Pop artists who covered "Hair" songs: The Fifth Dimension, Three Dog Night, Carla Thomas, The Cowsills, Nina Simone.

The "Hair" song with lyrics by William Shakespeare: "What a Piece of Work Is Man" (based on a monologue from "Hamlet").

Censorship battles: Though "Hair" played without major incident in such cities as Seattle and San Francisco, there were public protests in Chattanooga, Tenn., Washington, D.C., and other cities.

In St. Paul, Minn., a clergyman released 18 white mice in a theater lobby in a plan to scare away patrons. (It didn't work.) In Boston, five Massachusetts Supreme Court judges saw a preview of "Hair," deemed it unfit for public consumption and issued a restraining order against the cast and crew. But producer Michael Butler fought the order all the way to the U.S. Supreme Court .

The high court ruled in Butler's favor, noting that a ban of "Hair" could have "a chilling effect on the right of free expression."

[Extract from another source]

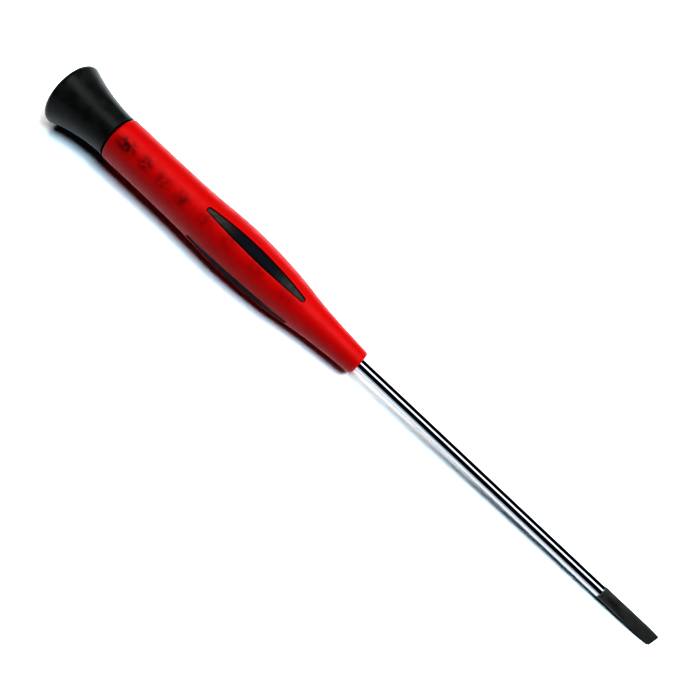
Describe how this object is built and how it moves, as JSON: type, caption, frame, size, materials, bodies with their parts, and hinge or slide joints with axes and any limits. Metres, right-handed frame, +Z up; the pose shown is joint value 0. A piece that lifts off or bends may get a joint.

• What was so shocking? Take your pick: the lustily shouted four- and seven-letter words (some never uttered on a Broadway musical stage before), the positive references to psychedelic drugs, the incitement to challenge authority (and dodge the draft), the sassy homage to free love and interracial sex (in the songs "Black Boys" and "White Boys").

But the biggest bugaboo was the nudity — especially in the finale, when cast members who felt the urge stripped to the buff, and the audience was invited up onstage to boogie.

Tony Award nominations for "Hair": None.

Date of movie version: 1979 — a decade late, maybe, but acclaimed anyway. Directed by Milos Forman, it was a breakthrough for co-stars Treat Williams, John Savage and Beverly D'Angelo, and is available on video and DVD.

Most unusual, longest-running "Hair" revival: A version that played daily for two years in war-torn Sarajevo during the early 1990s.

In the midst of the harrowing civil strife there, the free show became a symbol of peace and endurance, for the artists who performed it and the audiences who risked harm to come see it.

"Hair"


Will preview Tuesday and Wednesday, open Thursday and run through April 21 at 5th Avenue Theatre, 1308 Fifth Ave., Seattle. $12-$48. 206-292-ARTS.